DETAILED DESCRIPTION
[0014] Glossary
[0015] The following definitions may help illuminate the topics of
discussion that follow.
[0016] Pivot candidate: A single record that has the potential to
be a selected pivot. This is a new term proposed by the author and
is specific to this invention. In relation to Quick Sort's
Median-of-Three pivot selection routine, the three records that are
compared to find a median could easily be termed pivot candidates,
but no such distinction has been coined to the best of my
knowledge.
[0017] Pivot or selected pivot: A special pivot candidate that has
been selected to be a key in the partitioning phase.
[0018] Introduction
[0019] All figures and embodiments listed in this document
concentrate on isolating pivot candidates at the end of the list
for continuity and flow. This does not mean that the invention can
not be implemented by placing candidates at the front of the list
and partitioning around the later pivots first. Also, the
pseudocode used in the Preferred Embodiments section is meant as a
guide for programmers and not as the absolute end algorithm. Among
the topics not covered in the presented pseudocode include building
a min heap and a reverse max heap, handling skewed pivot lists with
random generation of the number of pivots, and adjusting the
PIVOTSORT declaration to include a number of pivots parameter.
However, all of these optimizations are detailed in the sections
that follow.
[0020] Software-Based Implementation
[0021] To sort a list of records, Pivot Sort first selects pivot
candidates from the population. According to Statistical theory,
these candidates should be sampled at strategic locations in the
population (ie equidistant from each other in the array or
equidistant pairs in the array), but Pivot Sort will also work with
contiguous candidate selection (ie taking all pivot candidates from
the front or rear of the list of records in a known random
population.) After a selection policy is in place, Pivot Sort sorts
this small list of pivot candidates with another sorting algorithm,
one which has less overhead and works well on small lists. In
theory, Insertion Sort is an excellent algorithm for sorting this
small list of pivot candidates, but because of inherent flaws in
the Insertion Sort algorithm, the size of the list of pivot
candidates should not exceed 15 and should be an odd number. This
forces Pivot Sort to use anywhere from two to seven pivots for
effective and efficient partitioning. From extensive testing, five
pivots have been shown to work most effectively.

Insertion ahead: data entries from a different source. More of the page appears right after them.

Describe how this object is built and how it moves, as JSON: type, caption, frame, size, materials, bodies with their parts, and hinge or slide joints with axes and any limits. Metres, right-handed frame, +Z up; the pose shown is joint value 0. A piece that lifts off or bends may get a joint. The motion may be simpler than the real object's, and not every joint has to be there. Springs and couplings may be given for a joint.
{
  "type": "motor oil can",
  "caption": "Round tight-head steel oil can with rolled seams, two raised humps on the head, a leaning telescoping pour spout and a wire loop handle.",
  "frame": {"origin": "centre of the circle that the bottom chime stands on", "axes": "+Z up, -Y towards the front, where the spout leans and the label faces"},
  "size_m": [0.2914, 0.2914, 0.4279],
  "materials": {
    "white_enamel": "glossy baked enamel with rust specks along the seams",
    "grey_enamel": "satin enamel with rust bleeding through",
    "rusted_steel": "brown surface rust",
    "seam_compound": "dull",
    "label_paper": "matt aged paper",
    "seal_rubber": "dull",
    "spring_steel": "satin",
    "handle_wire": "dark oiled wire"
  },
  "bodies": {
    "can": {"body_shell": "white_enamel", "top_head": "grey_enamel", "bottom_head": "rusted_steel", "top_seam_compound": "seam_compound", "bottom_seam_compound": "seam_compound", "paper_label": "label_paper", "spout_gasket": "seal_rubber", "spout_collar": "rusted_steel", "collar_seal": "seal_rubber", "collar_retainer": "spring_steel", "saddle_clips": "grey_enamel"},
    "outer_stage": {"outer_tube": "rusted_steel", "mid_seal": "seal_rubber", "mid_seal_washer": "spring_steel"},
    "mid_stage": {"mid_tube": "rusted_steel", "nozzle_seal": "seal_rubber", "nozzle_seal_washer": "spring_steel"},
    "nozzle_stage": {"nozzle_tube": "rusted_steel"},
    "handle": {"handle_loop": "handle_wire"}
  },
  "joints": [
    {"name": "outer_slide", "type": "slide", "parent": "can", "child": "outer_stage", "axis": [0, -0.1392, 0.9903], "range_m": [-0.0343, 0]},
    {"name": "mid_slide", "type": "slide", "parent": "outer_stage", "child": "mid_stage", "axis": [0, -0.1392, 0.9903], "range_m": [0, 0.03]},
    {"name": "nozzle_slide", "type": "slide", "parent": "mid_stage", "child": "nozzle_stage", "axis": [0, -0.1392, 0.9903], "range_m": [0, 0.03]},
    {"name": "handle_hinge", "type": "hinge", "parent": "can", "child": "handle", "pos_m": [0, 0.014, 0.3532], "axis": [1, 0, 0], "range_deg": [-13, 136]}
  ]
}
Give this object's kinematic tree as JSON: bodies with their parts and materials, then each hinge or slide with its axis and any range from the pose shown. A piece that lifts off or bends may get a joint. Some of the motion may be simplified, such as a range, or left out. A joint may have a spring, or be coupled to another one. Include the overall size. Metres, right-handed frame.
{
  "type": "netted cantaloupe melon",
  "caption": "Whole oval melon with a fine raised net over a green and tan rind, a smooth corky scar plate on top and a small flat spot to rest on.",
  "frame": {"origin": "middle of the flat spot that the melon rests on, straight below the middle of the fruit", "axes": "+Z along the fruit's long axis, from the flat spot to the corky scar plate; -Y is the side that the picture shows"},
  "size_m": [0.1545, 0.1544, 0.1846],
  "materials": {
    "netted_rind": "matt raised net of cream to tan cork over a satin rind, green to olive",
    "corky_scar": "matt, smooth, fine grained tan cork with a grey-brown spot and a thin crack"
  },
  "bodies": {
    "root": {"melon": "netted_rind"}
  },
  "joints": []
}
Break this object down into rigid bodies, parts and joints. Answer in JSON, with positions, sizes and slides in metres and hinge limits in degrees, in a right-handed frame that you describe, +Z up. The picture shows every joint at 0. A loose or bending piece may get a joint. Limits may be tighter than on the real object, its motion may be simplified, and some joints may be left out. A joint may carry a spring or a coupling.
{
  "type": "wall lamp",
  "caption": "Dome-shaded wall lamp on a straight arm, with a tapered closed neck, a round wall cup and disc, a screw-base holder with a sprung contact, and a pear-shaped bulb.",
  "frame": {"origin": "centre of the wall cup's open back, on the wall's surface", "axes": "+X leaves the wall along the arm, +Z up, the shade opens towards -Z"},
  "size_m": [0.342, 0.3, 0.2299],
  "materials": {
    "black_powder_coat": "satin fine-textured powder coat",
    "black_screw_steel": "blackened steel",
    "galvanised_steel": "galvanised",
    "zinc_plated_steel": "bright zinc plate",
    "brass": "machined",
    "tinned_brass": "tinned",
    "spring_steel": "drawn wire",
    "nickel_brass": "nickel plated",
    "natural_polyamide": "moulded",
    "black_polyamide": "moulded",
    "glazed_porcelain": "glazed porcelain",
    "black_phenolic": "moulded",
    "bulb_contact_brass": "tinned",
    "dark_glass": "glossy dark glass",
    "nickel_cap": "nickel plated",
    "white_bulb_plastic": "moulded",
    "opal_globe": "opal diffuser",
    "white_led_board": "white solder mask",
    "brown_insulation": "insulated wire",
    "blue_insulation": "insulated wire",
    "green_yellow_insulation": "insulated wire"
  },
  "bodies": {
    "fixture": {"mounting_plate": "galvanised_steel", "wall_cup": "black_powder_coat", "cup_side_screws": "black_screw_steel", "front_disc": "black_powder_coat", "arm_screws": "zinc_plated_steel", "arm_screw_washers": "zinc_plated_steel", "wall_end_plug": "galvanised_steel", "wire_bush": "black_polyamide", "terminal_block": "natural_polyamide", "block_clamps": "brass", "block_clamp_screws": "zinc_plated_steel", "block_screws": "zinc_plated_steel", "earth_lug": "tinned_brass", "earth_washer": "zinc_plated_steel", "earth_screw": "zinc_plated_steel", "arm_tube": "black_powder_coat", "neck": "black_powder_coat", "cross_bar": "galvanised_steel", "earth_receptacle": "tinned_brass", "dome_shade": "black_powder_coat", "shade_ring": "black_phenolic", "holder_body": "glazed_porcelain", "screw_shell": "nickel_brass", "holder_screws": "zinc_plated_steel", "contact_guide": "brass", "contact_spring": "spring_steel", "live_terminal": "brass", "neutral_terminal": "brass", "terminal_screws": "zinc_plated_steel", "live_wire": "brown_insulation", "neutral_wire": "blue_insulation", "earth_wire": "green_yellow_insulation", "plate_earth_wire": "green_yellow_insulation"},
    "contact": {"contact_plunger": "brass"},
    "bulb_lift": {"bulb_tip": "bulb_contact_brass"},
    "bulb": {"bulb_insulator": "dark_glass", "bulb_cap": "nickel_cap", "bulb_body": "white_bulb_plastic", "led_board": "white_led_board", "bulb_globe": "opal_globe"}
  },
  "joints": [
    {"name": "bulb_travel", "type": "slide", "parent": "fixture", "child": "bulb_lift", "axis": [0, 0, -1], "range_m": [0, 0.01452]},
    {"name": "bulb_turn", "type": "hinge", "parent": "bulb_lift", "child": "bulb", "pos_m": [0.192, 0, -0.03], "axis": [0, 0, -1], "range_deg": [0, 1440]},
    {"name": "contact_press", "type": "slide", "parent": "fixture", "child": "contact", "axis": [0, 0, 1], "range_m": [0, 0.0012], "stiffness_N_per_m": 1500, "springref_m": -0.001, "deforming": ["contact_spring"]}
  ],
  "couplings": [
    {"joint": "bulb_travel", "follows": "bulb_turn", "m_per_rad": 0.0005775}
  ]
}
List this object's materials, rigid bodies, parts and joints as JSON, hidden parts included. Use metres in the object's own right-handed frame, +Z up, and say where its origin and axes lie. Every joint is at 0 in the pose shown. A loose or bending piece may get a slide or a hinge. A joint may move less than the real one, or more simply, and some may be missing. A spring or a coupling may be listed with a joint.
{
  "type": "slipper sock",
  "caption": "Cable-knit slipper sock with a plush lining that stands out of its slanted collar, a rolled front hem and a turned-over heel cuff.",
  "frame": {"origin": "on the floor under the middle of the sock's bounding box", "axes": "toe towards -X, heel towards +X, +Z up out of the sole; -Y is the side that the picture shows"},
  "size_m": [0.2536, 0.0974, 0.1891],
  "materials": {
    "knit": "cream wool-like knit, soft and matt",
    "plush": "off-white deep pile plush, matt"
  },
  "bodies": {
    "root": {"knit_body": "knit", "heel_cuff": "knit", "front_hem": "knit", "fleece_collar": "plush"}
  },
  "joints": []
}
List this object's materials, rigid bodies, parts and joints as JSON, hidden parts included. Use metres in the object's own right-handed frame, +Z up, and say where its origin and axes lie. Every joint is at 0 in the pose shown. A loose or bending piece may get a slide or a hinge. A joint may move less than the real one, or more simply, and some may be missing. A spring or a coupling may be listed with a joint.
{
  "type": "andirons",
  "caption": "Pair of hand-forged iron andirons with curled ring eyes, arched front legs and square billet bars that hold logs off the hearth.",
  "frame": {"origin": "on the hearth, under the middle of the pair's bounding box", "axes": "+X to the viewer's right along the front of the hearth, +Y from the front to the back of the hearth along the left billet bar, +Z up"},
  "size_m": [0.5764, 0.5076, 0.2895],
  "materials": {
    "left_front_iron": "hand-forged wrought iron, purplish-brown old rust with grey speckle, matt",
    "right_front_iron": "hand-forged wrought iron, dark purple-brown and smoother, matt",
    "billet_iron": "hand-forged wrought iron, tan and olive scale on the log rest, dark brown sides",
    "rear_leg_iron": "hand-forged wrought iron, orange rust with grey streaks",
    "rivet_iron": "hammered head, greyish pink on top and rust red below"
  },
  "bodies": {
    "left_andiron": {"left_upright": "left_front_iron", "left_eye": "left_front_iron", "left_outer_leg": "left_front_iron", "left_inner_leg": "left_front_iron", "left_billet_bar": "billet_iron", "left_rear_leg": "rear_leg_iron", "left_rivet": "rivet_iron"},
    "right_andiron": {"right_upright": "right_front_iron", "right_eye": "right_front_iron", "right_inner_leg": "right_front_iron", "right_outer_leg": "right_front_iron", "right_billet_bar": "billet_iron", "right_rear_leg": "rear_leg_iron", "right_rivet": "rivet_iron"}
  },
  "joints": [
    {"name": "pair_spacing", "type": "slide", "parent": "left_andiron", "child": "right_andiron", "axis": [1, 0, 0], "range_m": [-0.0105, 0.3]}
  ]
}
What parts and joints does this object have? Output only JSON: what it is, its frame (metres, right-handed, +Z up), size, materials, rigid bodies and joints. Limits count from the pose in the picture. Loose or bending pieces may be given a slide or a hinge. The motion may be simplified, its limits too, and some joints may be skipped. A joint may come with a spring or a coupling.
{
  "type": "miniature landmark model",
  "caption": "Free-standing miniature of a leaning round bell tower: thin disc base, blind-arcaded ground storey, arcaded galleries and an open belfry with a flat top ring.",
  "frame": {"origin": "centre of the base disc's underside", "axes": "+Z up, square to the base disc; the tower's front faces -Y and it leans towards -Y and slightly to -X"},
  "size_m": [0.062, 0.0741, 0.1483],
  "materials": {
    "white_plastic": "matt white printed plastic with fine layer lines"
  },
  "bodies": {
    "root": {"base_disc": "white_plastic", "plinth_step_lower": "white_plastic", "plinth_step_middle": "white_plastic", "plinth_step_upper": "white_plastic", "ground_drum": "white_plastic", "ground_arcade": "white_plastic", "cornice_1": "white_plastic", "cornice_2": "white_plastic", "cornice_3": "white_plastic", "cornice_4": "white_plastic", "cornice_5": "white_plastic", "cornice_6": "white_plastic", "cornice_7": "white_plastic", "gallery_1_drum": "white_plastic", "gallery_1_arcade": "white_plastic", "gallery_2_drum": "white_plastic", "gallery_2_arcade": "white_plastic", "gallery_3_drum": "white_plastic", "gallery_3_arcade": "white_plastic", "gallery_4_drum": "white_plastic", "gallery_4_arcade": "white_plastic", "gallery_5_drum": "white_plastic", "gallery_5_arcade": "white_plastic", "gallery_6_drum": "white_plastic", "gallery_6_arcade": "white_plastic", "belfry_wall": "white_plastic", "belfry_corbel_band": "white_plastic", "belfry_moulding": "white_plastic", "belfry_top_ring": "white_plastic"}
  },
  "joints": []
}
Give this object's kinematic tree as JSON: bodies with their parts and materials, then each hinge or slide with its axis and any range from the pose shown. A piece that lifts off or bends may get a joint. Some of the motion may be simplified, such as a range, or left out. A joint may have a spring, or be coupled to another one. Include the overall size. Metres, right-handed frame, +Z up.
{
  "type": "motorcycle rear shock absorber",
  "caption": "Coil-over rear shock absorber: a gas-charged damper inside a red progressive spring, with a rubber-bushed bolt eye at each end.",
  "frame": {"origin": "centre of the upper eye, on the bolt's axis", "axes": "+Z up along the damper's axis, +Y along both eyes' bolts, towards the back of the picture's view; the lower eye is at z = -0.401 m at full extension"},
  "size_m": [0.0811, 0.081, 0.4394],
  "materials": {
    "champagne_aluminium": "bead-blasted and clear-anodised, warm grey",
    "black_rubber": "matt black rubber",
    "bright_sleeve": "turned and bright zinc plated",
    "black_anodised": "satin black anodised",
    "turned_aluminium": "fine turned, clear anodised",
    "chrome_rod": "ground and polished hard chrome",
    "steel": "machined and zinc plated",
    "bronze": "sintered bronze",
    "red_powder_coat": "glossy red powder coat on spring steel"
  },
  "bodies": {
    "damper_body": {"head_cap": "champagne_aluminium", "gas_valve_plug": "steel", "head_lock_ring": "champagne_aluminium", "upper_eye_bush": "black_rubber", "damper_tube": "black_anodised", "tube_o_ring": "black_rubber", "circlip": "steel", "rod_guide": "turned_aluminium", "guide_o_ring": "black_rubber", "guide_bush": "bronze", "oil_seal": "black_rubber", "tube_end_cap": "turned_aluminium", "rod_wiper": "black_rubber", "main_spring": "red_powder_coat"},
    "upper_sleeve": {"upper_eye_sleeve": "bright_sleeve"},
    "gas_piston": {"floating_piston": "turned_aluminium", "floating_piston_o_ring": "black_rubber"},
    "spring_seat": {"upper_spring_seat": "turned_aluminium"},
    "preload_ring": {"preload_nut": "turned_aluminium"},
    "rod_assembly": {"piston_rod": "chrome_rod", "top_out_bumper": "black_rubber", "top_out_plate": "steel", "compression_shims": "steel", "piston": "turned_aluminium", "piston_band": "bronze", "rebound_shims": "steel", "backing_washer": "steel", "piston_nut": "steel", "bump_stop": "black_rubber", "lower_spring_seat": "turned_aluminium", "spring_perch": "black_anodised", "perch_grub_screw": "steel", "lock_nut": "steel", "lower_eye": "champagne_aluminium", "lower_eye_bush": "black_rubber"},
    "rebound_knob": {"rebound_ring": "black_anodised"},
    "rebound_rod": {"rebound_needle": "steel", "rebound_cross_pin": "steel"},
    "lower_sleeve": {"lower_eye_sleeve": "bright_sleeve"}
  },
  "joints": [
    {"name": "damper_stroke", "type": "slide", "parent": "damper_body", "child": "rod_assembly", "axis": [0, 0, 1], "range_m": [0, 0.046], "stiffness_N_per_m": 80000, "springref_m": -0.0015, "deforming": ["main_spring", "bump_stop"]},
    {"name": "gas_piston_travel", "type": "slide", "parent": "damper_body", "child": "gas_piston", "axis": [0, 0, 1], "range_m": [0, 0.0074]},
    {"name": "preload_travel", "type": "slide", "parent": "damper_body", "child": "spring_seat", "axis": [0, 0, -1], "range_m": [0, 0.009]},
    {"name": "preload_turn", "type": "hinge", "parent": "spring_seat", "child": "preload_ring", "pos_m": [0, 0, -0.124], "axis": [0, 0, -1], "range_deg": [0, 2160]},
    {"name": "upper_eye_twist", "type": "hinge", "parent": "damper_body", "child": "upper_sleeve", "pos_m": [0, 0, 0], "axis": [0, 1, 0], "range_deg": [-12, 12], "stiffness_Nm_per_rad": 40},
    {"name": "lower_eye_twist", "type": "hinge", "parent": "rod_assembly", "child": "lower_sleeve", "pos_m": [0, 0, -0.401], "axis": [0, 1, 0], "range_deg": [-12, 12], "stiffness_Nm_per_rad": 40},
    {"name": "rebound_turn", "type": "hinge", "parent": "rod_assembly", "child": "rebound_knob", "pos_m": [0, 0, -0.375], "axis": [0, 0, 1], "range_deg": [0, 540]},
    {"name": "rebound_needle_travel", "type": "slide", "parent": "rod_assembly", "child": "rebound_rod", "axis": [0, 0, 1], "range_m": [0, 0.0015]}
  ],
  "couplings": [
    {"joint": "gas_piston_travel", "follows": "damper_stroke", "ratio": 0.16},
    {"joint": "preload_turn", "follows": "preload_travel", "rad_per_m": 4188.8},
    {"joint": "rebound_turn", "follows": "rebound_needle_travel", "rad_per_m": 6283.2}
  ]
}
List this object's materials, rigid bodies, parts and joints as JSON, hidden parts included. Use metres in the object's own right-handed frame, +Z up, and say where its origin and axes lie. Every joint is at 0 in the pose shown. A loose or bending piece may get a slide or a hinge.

[0022] After the list of pivot candidates has been sorted with an
algorithm like Insertion Sort, pivots are selected from the pivot
candidate list by selecting the 2.sup.nd element and every two
elements after. Because we are using odd numbers of candidates,
this pivot selection method results in selecting pivots at
locations that are guaranteed to have records between the pivots.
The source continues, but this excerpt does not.